Background:
Some modern countries are “missing” areas of territory that belonged to the ancestral inhabitants of their region.
This inspires citizens of that country to look at a map, compare it to an old map, and say “hey, we should invade that area and take it back over—it was ours in 1648, so it should be ours now!”
This is commonly called https://en.wikipedia.org/wiki/Revanchism or https://en.wikipedia.org/wiki/Irredentism, and specific examples exist for dozens of countries.
The Issue:
Unfortunately, it turns out that war is an expensive and deadly proposition. So it is typically avoided when that is at all practical.
Fortunately, most individuals don’t really need to interact with all that much land.
To the average citizen, it’s irrelevant whether their country is, say, the size of Greece (land area: 51,000 square miles) or Australia (3,000,000 square miles).
Imagine, for a moment, that you personally discovered a vast international cartographic conspiracy to conceal the fact that all of North and South America are, in fact, slightly smaller than Japan, and they’ve just been inflated in size by 100x on maps for the last 500 years. Although this would be an interesting discovery, it wouldn’t actually change anything—this “land area” number is totally irrelevant to people’s daily lives!
Yet people get very emotionally upset about perceived slights to their country. As evidence, see the famous 1934 image in Figure 1 that informs the viewer that “Portugal is Not a Small Country.”
Proposal:
If a country feels that it is larger than its neighbors, its citizens might feel magnanimity and tolerance toward its smaller neighbors, just as a person might feel a protective instinct for a defenseless tiny baby bird.

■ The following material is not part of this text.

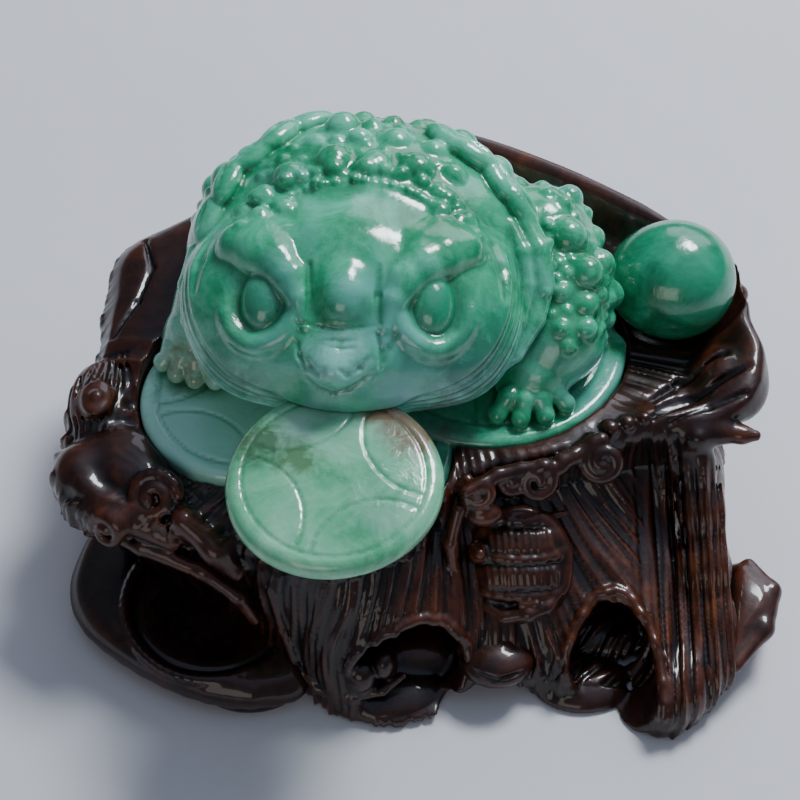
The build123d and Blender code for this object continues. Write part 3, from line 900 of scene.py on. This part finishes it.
def make_cap_right():
    """A folded fungus cap with a valley across it and a rolled edge."""
    clay = Clay((60, -82, -1), (100, -28, 23), 0.45)
    x, y, z = clay.window()[1]
    edge = outline(x, y, CAP_RIGHT_EDGE)
    along = (x - 84) * 0.6 + (y + 54) * 0.8
    top = 15.8 + 1.4 * np.sin(along / 6) - 3.0 * step(6, 0, -edge)
    top = top - 2.2 * np.exp(-((x - 83 - 0.15 * (y + 50)) / 2.2) ** 2)
    under = 4.8 + 0.35 * np.maximum(7 + edge, 0)
    clay.d[:] = smax(smax(edge + 0.5, z - top, 4), under - z, 3)
    clay.blob((84, -52, 3), (8.5, 9, 5), 2.5)
    clay.tube([(90, -38, 14.5), (95, -46, 14), (92, -57, 12.5), (84, -67, 10.5)],
              [2, 2.6, 2.6, 1.8], 2)
    clay.stand_flat()
    return clay


def make_bundle():
    """A bound sheaf on the apron: ribbed bands round an oval body, a swirl below."""
    wide, deep, high = size = (13.6, 7.6, 16)
    c, turn = np.array((26.5, -47, 28)), turned(0, -46.5)
    clay = Clay((8, -68, 6), (46, -30, 46), 0.4)
    clay.blob(c, size, 1, turn)

    def bands(p):
        q = local(p, c, turn)
        rows = np.exp(-((q[2] - 7) / 3.1) ** 6) + np.exp(-((q[2] + 2.6) / 3.1) ** 6)
        ribs = 1 - 1.4 * np.abs(np.sin(q[0] * 1.75 + 0.2 * q[2]))
        edge = np.exp(-(q[0] / 10.5) ** 8)
        rest = 0.25 * np.sin(q[0] * 1.3 + 1.2 * np.sin(q[2] / 3))
        return rows * edge * (1.1 + 0.24 * ribs) + (1 - np.minimum(rows, 1)) * rest

    def at(u, w, out=0.0):
        """A point on the front of the oval body."""
        d = sqrt(max(1 - (u / wide) ** 2 - (w / high) ** 2, 0.03))
        return c + turn @ (u, -deep * d - out, w)

    clay.push(bands)
    # the cords between the bands, the rim, the knot at the left and the swirl
    for w in (2.2, -7.6, 12.2):
        clay.tube([at(u, w + 0.012 * u * u, 0.1) for u in range(-12, 13, 3)], [0.8] * 9, 1.6)
    rim = [at(12.3 * cos(a), 14.2 * sin(a), -0.5) for a in np.radians(np.linspace(-60, 150, 22))]
    clay.tube(rim, [1.2] * len(rim), 2)
    clay.ball(at(-10.8, 4, 0.5), 3, 0.8)
    clay.ball(at(-10.8, 4, 3.8), 1.6, 0.5)
    clay.tube([at(-9, -10.5, 0.6), at(-4, -13, 1.2), at(2, -12, 1.4), at(7, -10.2, 1),
               at(9.5, -7.5, 0.6)], [1.4, 2, 2.2, 2, 1.2], 1)
    clay.tube([at(0, -9.6, 1), at(4, -9.4, 1.2), at(6.5, -11.4, 1)], [0.9, 1.1, 0.6], 0.6)
    return clay


def make_knob():
    clay = Clay((7, -79, 3), (42, -54, 20), 0.4)
    clay.blob((20.5, -66.5, 11.2), (9.8, 7.6, 5.4))
    clay.blob((20.5, -62, 14.2), (7, 4, 2.6), 1.5)
    clay.ball((12.5, -63, 12.5), 2.6, 1)
    clay.blob((33.5, -62, 10.5), (4.6, 3.6, 3.2), 1.5, turned(20))
    clay.tube([(24, -63, 12), (32, -62, 11)], [2.4, 2.2], 1.5)
    clay.tube([(13, -70.5, 14), (20, -73.6, 13.2), (27.5, -71, 13.6)], [0.4, 0.6, 0.4], 0.8, True)
    return clay


# ---- materials ----
class Nodes:
    """A material or a world, and a short way to add shader nodes to it."""

    def __init__(self, owner, shader="Principled BSDF", space="Object"):
        owner.use_nodes = True
        self.owner, self.tree = owner, owner.node_tree
        self.shader = self.tree.nodes[shader]
        self.place = self.node("ShaderNodeTexCoord").outputs[space]

    def put(self, node, values):
        """Sets a node's inputs, or links them to other nodes' outputs."""
        for socket, value in values.items():
            target = node.inputs[socket]
            if isinstance(value, bpy.types.NodeSocket):
                self.tree.links.new(value, target)
            else:
                target.default_value = value
        return node

    def node(self, kind, values={}, **settings):
        made = self.tree.nodes.new(kind)
        for key, value in settings.items():
            setattr(made, key, value)
        return self.put(made, values)

    def noise(self, scale, detail, rough, warp=0.0, stretch=(1, 1, 1), offset=(0, 0, 0)):
        place = self.place
        if (stretch, offset) != ((1, 1, 1), (0, 0, 0)):
            shift = self.node("ShaderNodeMapping", {"Vector": place, "Location": offset, "Scale": stretch})
            place = shift.outputs["Vector"]
        return self.node("ShaderNodeTexNoise", {
            "Vector": place, "Scale": scale, "Detail": detail, "Roughness": rough,
            "Distortion": warp}).outputs["Fac"]

    def ramp(self, value, stops):
        made = self.node("ShaderNodeValToRGB", {"Fac": value})
        marks = made.color_ramp.elements
        while len(marks) < len(stops):
            marks.new(0.5)
        for mark, (at, colour) in zip(marks, stops):
            mark.position = at
            mark.color = (*colour, 1)
        return made.outputs["Color"]

    def mix(self, share, a, b, kind="MIX"):
        a, b = (c if isinstance(c, bpy.types.NodeSocket) else (*c, 1) for c in (a, b))
        made = self.node("ShaderNodeMix", data_type="RGBA", blend_type=kind)
        return self.put(made, {0: share, 6: a, 7: b}).outputs[2]

    def maths(self, operation, *values):
        return self.node("ShaderNodeMath", dict(enumerate(values)), operation=operation).outputs[0]

    def spread(self, value, at_0, at_1):
        """Maps at_0 to 0 and at_1 to 1."""
        made = self.node("ShaderNodeMapRange", {"Value": value, "From Min": at_0, "From Max": at_1})
        return made.outputs["Result"]

    def painted_relief_shade(self, stops):
        """Painted light and shade from how hollow the surface is: raised at 0, flat at one half, hollow at
        1.
        """
        low = self.node("ShaderNodeAttribute", attribute_name="hollow").outputs["Fac"]
        return self.ramp(self.spread(low, -0.6, 0.6), stops)

    def bump(self, height, strength, distance):
        made = self.node("ShaderNodeBump", {"Height": height, "Strength": strength, "Distance": distance})
        self.put(self.shader, {"Normal": made.outputs["Normal"]})


def grey(value):
    return (value,) * 3


def jade(name, deep, mid, pale, cloud, cloud_at, stains_and_painted_light=()):
    """Mottled stone with clouds, flecks and coloured spots, some the stone's own colour and some painted
    light and shade: each spot's place and reach in mm, colour and onset.
    """
    m = Nodes(bpy.data.materials.new(name))
    colour = m.ramp(m.noise(44, 6, 0.66, 0.9), [(0.36, deep), (0.5, mid), (0.66, pale)])
    misty = m.ramp(m.noise(26, 3, 0.5, 0.3, offset=(3.1, 1.7, 0.4)),
                   [(cloud_at, grey(0)), (cloud_at + 0.17, grey(1))])
    colour = m.mix(misty, colour, cloud)
    fleck = m.ramp(m.noise(230, 5, 0.7, 0.5), [(0.47, grey(0)), (0.7, grey(0.38))])
    colour = m.mix(fleck, colour, pale)
    # some spots are the stone's own colour, others are painted light and shade
    for spot, size, tint_and_shading, onset in stains_and_painted_light:
        spot = [v * MM for v in spot]
        away = m.node("ShaderNodeVectorMath", {0: m.place, 1: spot}, operation="DISTANCE")
        near = m.spread(away.outputs["Value"], size * MM, 0.0)
        broken = m.maths("MULTIPLY", near, m.noise(210, 4, 0.65, 0.5, offset=(spot[0] * 90, 0, 0)))
        share = m.ramp(broken, [(onset, grey(0)), (onset + 0.22, grey(0.8))])
        colour = m.mix(share, colour, tint_and_shading)
    # painted shade darkens the hollows and a painted highlight lightens the raised parts
    tint_and_shading = m.painted_relief_shade([(0.35, (1.12, 1.06, 1.08)), (0.52, grey(1)), (0.95, (0.42, 0.66, 0.55))])
    m.put(m.shader, {
        "Base Color": m.mix(1.0, colour, tint_and_shading, "MULTIPLY"), "Roughness": 0.16, "IOR": 1.62,
        "Subsurface Weight": 0.35, "Subsurface Radius": (0.5, 1.0, 0.8), "Subsurface Scale": 0.0022,
        "Coat Weight": 0.35, "Coat Roughness": 0.06})
    m.bump(m.noise(150, 5, 0.62, 0.8), 0.6, 0.0004)
    return m.owner


def lacquer(name, tones):
    """Glossy stained wood with upright grain, painted shade in its hollows and painted highlights on its
    ridges; tones from dark to light.
    """
    m = Nodes(bpy.data.materials.new(name))
    base = m.ramp(m.noise(20, 4, 0.6, 0.8), list(zip((0.3, 0.48, 0.64, 0.8), tones)))
    grain = m.noise(110, 5, 0.6, 1.0, stretch=(2.0, 2.0, 0.3))
    streak = m.ramp(grain, [(0.36, (0.45, 0.42, 0.42)), (0.62, (1.15, 1.1, 1.08))])
    colour = m.mix(1.0, base, streak, "MULTIPLY")
    # painted highlight on the raised parts, painted shade in the hollows
    tint_and_shading = m.painted_relief_shade([(0.25, (1.45, 1.3, 1.2)), (0.48, grey(1)), (0.68, (0.16, 0.15, 0.15))])
    m.put(m.shader, {
        "Base Color": m.mix(1.0, colour, tint_and_shading, "MULTIPLY"), "Roughness": 0.38, "Specular IOR Level": 0.25,
        "Coat Weight": 0.55, "Coat Roughness": 0.07, "Coat IOR": 1.5})
    m.bump(m.noise(420, 3, 0.6, 0.4, stretch=(1, 1, 0.25)), 0.25, 0.0003)
    return m.owner


def dress(obj, mat, body, slot, *nodes):
    obj.data.materials.append(mat)
    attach(obj, body)
    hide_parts(*nodes)


JADE = jade("jade", (0.006, 0.22, 0.085), (0.028, 0.36, 0.175), (0.12, 0.55, 0.35),
            (0.17, 0.47, 0.43), 0.55, [
    ((-62, -26, 53), 50, (0.42, 0.82, 0.68), 0.05),  # painted sky light and reflection, paling the bed's left and front coins
    ((-20, -50, 53), 30, (0.3, 0.66, 0.54), 0.08),
    ((-21, -34, 92), 16, (0.24, 0.6, 0.5), 0.14),  # painted highlight, paler and bluer, on the snout
    ((-39, -18, 100), 13, (0.012, 0.24, 0.12), 0.12),  # eyes
    ((4, -18, 100), 13, (0.01, 0.25, 0.12), 0.12),
    ((16, -26, 84), 24, (0.015, 0.17, 0.1), 0.14),  # painted shade on both cheeks, which face away from the light
    ((-48, -26, 80), 18, (0.03, 0.22, 0.15), 0.14),
    ((4, -4, 104), 13, (0.008, 0.26, 0.1), 0.1),  # forehead
    ((6, -26, 64), 20, (0.1, 0.13, 0.1), 0.12),  # painted shadow under the chin
    ((-60, -4, 59), 15, (0.2, 0.26, 0.13), 0.16)])  # left hand
COIN_JADE = jade("pale jade", (0.05, 0.33, 0.15), (0.12, 0.47, 0.25), (0.26, 0.6, 0.38),
                 (0.32, 0.58, 0.46), 0.56, [
    ((-2, -42, 77), 13, (0.17, 0.055, 0.02), 0.13),  # rusty spots at the upper right
    ((-9, -37, 78), 10, (0.2, 0.06, 0.02), 0.16),
    ((-40, -45, 77), 14, (0.03, 0.08, 0.02), 0.15),  # mossy ones at the upper left
    ((-30, -50, 77), 12, (0.06, 0.15, 0.035), 0.18)])
EGG_JADE = jade("deep jade", (0.001, 0.1, 0.045), (0.003, 0.2, 0.09), (0.03, 0.36, 0.19),
                (0.07, 0.4, 0.27), 0.6)
ROSEWOOD = lacquer("rosewood", (
    (0.01, 0.003, 0.0022), (0.024, 0.007, 0.004), (0.06, 0.017, 0.006), (0.16, 0.055, 0.013)))
PEG_WOOD = lacquer("peg wood", (
    (0.16, 0.075, 0.03), (0.25, 0.12, 0.05), (0.34, 0.18, 0.08), (0.45, 0.26, 0.13)))

dress(make_toad(), JADE, "toad", "jade", "toad")
dress(make_coin(), COIN_JADE, "coin", "pale_jade", "mouth_coin")
dress(make_egg(), EGG_JADE, "jade_egg", "deep_jade", "egg")
for name in ("seat_pegs", "seam_dowels"):
    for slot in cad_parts[name].material_slots:
        slot.material = PEG_WOOD

stand = make_stand().surface()
for name, lo, hi in (
        ("seat_board", (-FAR, -FAR, JOINT_Z), (FAR, FAR, FAR)),
        ("front_root", (-FAR, -FAR, -FAR), (FAR, SEAM_FRONT, JOINT_Z)),
        ("left_root", (-FAR, SEAM_FRONT, -FAR), (SEAM_MIDDLE, SEAM_BACK, JOINT_Z)),
        ("right_root", (SEAM_MIDDLE, SEAM_FRONT, -FAR), (FAR, SEAM_BACK, JOINT_Z)),
        ("back_root", (-FAR, SEAM_BACK, -FAR), (FAR, FAR, JOINT_Z))):
    dress(part_of(stand, name, lo, hi), ROSEWOOD, "stand", "rosewood", name)
for name, make in (("fungus_cap_left", make_cap_left), ("fungus_cap_right", make_cap_right),
                   ("bundle", make_bundle), ("knob", make_knob)):
    dress(make().object(name), ROSEWOOD, "stand", "rosewood", name)

# ---- floor, light, camera; places here are in metres ----
FLOOR_GREY = (0.70, 0.70, 0.71)

bpy.ops.mesh.primitive_plane_add(size=8)
floor = bpy.context.object
floor.name = "floor"
look = Nodes(bpy.data.materials.new("floor"))
tone = look.ramp(look.noise(9, 3, 0.5), [(0.3, [c * 0.96 for c in FLOOR_GREY]), (0.7, FLOOR_GREY)])
look.put(look.shader, {"Base Color": tone, "Roughness": 0.7})
floor.data.materials.append(look.owner)

# the sky is brightest overhead, towards the back and the right
bpy.context.scene.world = bpy.data.worlds.new("world")
sky = Nodes(bpy.context.scene.world, "Background", "Generated")
aim = sky.node("ShaderNodeSeparateXYZ", {0: sky.place}).outputs
height = sky.maths("MULTIPLY_ADD", aim["Y"], 0.20, aim["Z"])
height = sky.maths("MULTIPLY_ADD", aim["X"], 0.35, height)
shade = sky.ramp(height, [(0.0, (0.21, 0.22, 0.26)), (0.6, (0.27, 0.31, 0.40)), (0.97, (0.86, 1.0, 1.40))])
sky.put(sky.shader, {"Strength": 0.42, "Color": shade})

for name, at, aim_z, (wide, high), power, colour in (
        ("window", (0.43, 0.50, 1.05), 0.06, (0.36, 0.30), 15, (0.90, 0.95, 1.0)),
        ("sky", (0.55, 1.2, 0.80), 0.05, (1.3, 0.8), 7, (0.84, 0.86, 1.0)),
        ("front", (-0.3, -1.3, 0.5), 0.05, (0.8, 0.6), 2.5, (1.0, 0.93, 0.86))):
    light = bpy.data.lights.new(name, "AREA")
    light.shape = "RECTANGLE"
    light.size, light.size_y = wide, high
    light.energy = power
    light.color = colour
    lamp = show(name, light)
    lamp.location = at
    lamp.rotation_euler = (Vector((0, 0, aim_z)) - Vector(at)).to_track_quat("-Z", "Y").to_euler()

TARGET, ELEVATION, DISTANCE = Vector((-0.005, -0.013, 0.055)), radians(50), 0.5
lens = bpy.data.cameras.new("camera")
lens.lens = 85
lens.sensor_width = 36
camera = show("camera", lens)
toward_camera = Vector((0, -cos(ELEVATION), sin(ELEVATION)))
camera.location = TARGET + toward_camera * DISTANCE
camera.rotation_euler = (-toward_camera).to_track_quat("-Z", "Y").to_euler()
bpy.context.scene.camera = camera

Thus, the solution is obvious: fake maps for each country, where the country’s own land area was inflated, and its neighbors were diminished. (It has occasionally been argued that the Mercator projection also coincidentally serves this function.)
As we can see in Figure 2, this works well: a Brazil-sized Portugal is now undeniably not a small country.
Handling complicated borders might be difficult, since “properly” magnifying a country while preserving border relationships would introduce a lot of distortion.
Fortunately, we at least have an easy solution for island nations, which can blithely make themselves gigantic with their favorite image editor’s “resize” tool. Observe the massive yet rarely-discussed island nation Greater Madagascar in Figure 2.
Conclusion:
A country could also resize its rivals to be smaller, rather than resizing itself. This opens up many additional forms of map manipulation.
If it turns out that larger countries are more belligerent (i.e., that the hypothesis above is exactly backwards), we could simply recommend that countries resize themselves to be smaller instead.
PROS: Promotes peace and provides much-needed jobs for cartographers.
CONS: Some countries may be difficult to resize due to a large number of neighbors. Certain islands also may defy resizing: for example, Cyprus’s maximum size is limited by the Mediterranean Sea.